EMMA TIMMIS – New Zealand run record holder – Runner’s World, July 2022 issue

It’s a fair bet that Emma Timmis and her partner Tristan Phipps had a worse Christmas Day than you. On 25 December 2021, Timmis was eight days in to an attempt to set a record for running from the top to the bottom of New Zealand, aiming to cover 100km a day for 21 days.

The home of the Hobbit is overloaded with natural beauty, of course, but to cross it fast meant taking the main highway – a high speed, generally single-lane road with no shade and very little space between her and the cars. Phipps was riding a bicycle behind her, in high-vis with a flag, when a car hit him at 100km/h. If Timmis hadn’t broken his fall, it could have been much worse.

‘The bike went into the bushes, he hit me, I turned around and he was on the floor, screaming. His arm looked like it was snapped in half,’ she says. ‘Thankfully a couple of paramedics turned up within a few minutes. Another person stopped and held a beach umbrella over him to keep the heat off. The fire service turned up, the police turned up, all the traffic was stopped, and we were covered in tar for a long time afterwards from the melting road. It was pretty horrendous.’

When we speak, the 38-year-old from Derby in England is working on a talk about the run to be presented to a local business near her home just north of Christchurch. Multicoloured sticky notes cover the wall behind her like a detective’s mind map. She says she still can’t talk about the accident without crying, and the rest of the journey doesn’t sound like a rollicking good time either. ‘It was definitely the most challenging thing I’ve ever done. New Zealand decided to throw everything at me.’

This isn’t her first epic undertaking. In 2015 she won the award for Physical Endeavour at the National Adventure Awards, for spending 89 days in 2014 running 3,974km across Africa between Namibia and Mozambique. She has also crossed the Netherlands on rollerskates and in 2017 set a Guinness World Record for the longest elliptical bike journey in a single country: almost 8,000km across Australia on a kind of mobile cross-trainer called an ElliptiGO. But she says that everything she has done before has been about the travel experience first and the physical challenge second: ‘Have you ever been on an ElliptiGO? You have to try it! It’s like the motion of running but without all the impact and pain. It was so much fun.’

This time, fun went out the window. About four years ago, she came across a quote. She can’t actually remember if she heard it or saw it, or who said it, but it hit her hard: ‘It was something like, “If you’re not pushing yourself towards a goal that has a huge chance of failure, then you’re probably not pushing yourself enough.” All the journeys I’d done before, they sound hard but I really believe anyone could do them. I wasn’t being vulnerable and exposing myself to failure, which I thought could be a huge space for growth.’

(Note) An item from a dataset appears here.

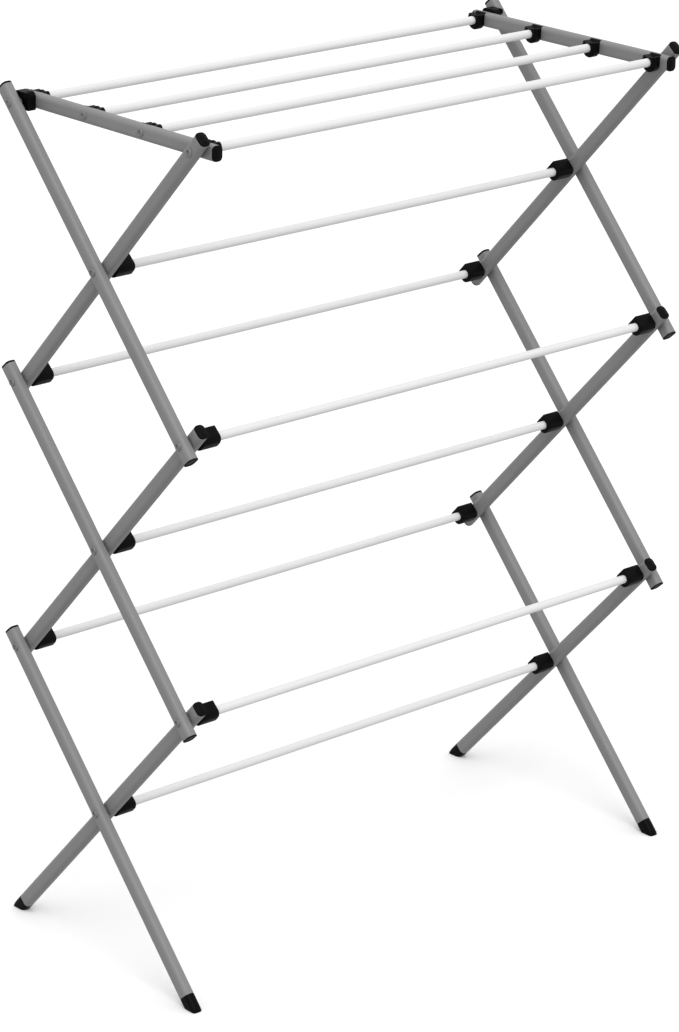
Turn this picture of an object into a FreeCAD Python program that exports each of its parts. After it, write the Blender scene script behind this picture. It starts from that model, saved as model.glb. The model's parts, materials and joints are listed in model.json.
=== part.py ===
import FreeCAD, Part
import math
import os

import Sketcher

V = FreeCAD.Vector
doc = FreeCAD.newDocument("drying_rack")
sheet = doc.addObject("Spreadsheet::Sheet", "dims")

# Millimetres and degrees. X runs along the rods, -Y is the front, +Z is up, and the origin is on the
# floor under the middle of the rack.
DIMENSIONS = [
    ("leg_length", 424, "leg, from pivot to pivot"),
    ("leg_tilt", 47.6, "leg above the floor when the rack is open"),
    ("half_width", 370, "middle of the rack to the outer face of a side frame"),
    ("tube_wide", 17, "flat-sided tube, the way the leg swings"),
    ("tube_thick", 13, "flat-sided tube, along the rods"),
    ("tube_corner", 5, "rounding of the tube's four corners"),
    ("tube_wall", 0.8, "tube wall"),
    ("layer_gap", 0.5, "gap between neighbouring layers of tube"),
    ("overhang", 20, "tube beyond its end pivot"),
    ("bar_rear", 11, "top bar beyond its rear rod"),
    ("cap_thick", 1.5, "flange of an end cap"),
    ("plug_length", 10, "part of a cap or foot inside its tube"),
    ("short_plug", 6, "the same at the rear of a top bar, where a rivet is near"),
    ("foot_rise", 24, "height of the lower pivot line, inside the feet"),
    ("foot_joint", 18, "lower pivot line to the end of the tube"),
    ("toe_cut", 2.5, "blunt toe, behind the sharp point it would have"),
    ("rod_diameter", 10, "coated rod"),
    ("rod_wall", 0.8, "rod wall"),
    ("rod_face", 319, "where a rod leaves its socket"),
    ("rod_inset", 8, "rod inside its socket"),
    ("socket_side", 19, "square socket behind a leg"),
    ("socket_corner", 4, "rounding of three of its corners"),
    ("web_start", 328, "end of the rod's bore"),
    ("clip_half", 10, "half width of a top clip"),
    ("clip_top", 10.5, "clip above the middle of the bar"),
    ("clip_drop", 1.5, "centre of a clip's round underside, below the middle of the bar"),
    ("clip_neck", 322, "where the collar meets the clip"),
    ("collar_radius", 9, "collar round a top rod"),
    ("hook_front", 14, "hook ahead of the rear rod"),
    ("hook_rear", 9, "hook behind the rear rod"),
    ("hook_top", 11.5, "hook above the middle of the bar"),
    ("hook_bottom", 9, "hook below the middle of the bar"),
    ("hook_corner", 6, "rounding of the hook's top corners"),
    ("hook_floor", 354, "bottom of the hook's channel"),
    ("channel_half", 5, "channel above and behind the peg"),
    ("peg_radius", 4.7, "latch peg"),
    ("peg_tip", 354.3, "inner end of the latch peg"),
    ("pin_radius", 3, "shank of a tubular rivet"),
    ("running_fit", 0.05, "radial clearance round a shank or a turning rod"),
    ("head_radius", 4.7, "rivet head"),
    ("head_thick", 1.2, "rivet head"),
    ("head_gap", 0.3, "rivet head clear of a part that turns on it"),
    ("hollow_radius", 2.2, "hole in the end of a rivet"),
    ("hollow_depth", 3, "hole in the end of a rivet"),
    ("stub_length", 8, "end of a rivet that plugs a rod"),
]
for row, (alias, number, note) in enumerate(DIMENSIONS, start=1):
    sheet.set(f"A{row}", note)
    sheet.set(f"B{row}", str(number))
    sheet.setAlias(f"B{row}", alias)
doc.recompute()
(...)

She applied to do the New Zealand run as a Guinness World Record attempt in 2017, believing she could complete it in 21 days. Then, a major setback. A mystery pain in her calf ended up preventing her from running altogether. It took over two years of being misdiagnosed before one doctor finally worked out that it was a vascular problem – a vein and an artery incorrectly connecting. During that time she had to take anti-depressants and engage in group counselling, feeling so low from being kept away from the sport she loved and not knowing why.

‘Throughout my life, I had found that the harder I work, the better the results I get. With this injury, that wasn’t happening. I saw so many doctors and didn’t get anywhere, and really struggled with that frustration. My whole social life was around running, and I didn’t have that any more. I felt so isolated and lonely.’

The experience inspired her to use her comeback challenge – 24 hours running laps of Hagley Park in central Christchurch in April 2021 – and the New Zealand run to raise money for mental health charities. Youthline in New Zealand and Young Minds in the UK have benefited. She also switched from working as a climbing instructor to becoming an artist, producing work including a mural for Queenstown International Airport’s departure lounge and a children’s book about her run across Africa.

‘Most of the adventurous, active, brave characters in kids’ books are still male,’ she says. ‘I want girls to see that there’s a space for them.’ In fact, the Africa run came about because she came away from an adventure film festival angry that every documentary was about a man – apart from one about a dog.

She reached the yellow signpost marking Stirling Point in Bluff on 7 January, completing the New Zealand run in 20 days, 17 hours and 17 minutes. She wouldn’t do it again – ‘The roads are just too dangerous’ – but the adventures certainly aren’t over. ‘Everything I do, I always say is the last thing, but then two days later… The Te Araroa Trail is beautiful and would take twice as long. I still don’t feel like I reached my limit.’